Paper doesn't just risk errors. It institutionalises opacity, and opacity is where trust goes to die.

Building a Culture of Mutual Confidence

The solution, ultimately, is not just about technology, though technology plays a crucial role. It is about designing attendance management processes that actively support trust rather than passively undermining it.

That means creating systems where employees can see their own records at any time, verify that their hours have been captured correctly, and raise a query before payday rather than after. It means giving managers tools that provide a clear, timestamped, auditable record they can rely on without second-guessing. It means removing the manual data entry steps where errors and the suspicions that follow errors are born.

When attendance data is recorded digitally, in real time, accessible to both the employee and their manager, something remarkable happens: the questions stop. Not because no one is checking, but because the information is simply there, transparent, consistent, and trustworthy. The employee knows their hours are being recorded accurately. The manager knows the data they are working from is reliable. Payroll knows the figures they are receiving are correct. The entire loop closes without doubt, ever getting a foothold.

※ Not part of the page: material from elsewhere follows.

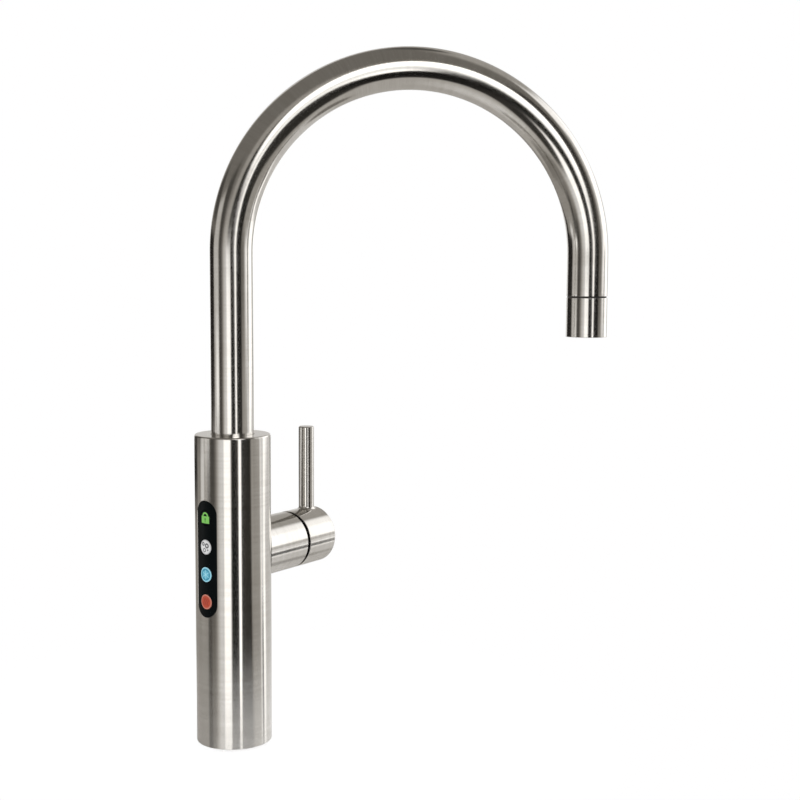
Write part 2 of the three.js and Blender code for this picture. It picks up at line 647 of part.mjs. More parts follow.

Trust, in this context, is not something you build through team-building exercises or motivational posters. You build it by giving people the tools and transparency they need to have confidence in each other and in the system that connects them.

The Bottom Line

Attendance management is often treated as an administrative function, a necessary but unremarkable part of running a business. In reality, it is a daily test of the relationship between an organisation and its people. Every timesheet submitted is an act of trust. Every payslip issued is a response to that trust. When the process is manual, opaque, and error-prone, it fails that test quietly, persistently, and at great cost to morale, engagement, and retention. The organisations that understand this and invest in systems that make trust the default rather than the exception are the ones whose people feel genuinely valued. And that, in the end, is what keeps them.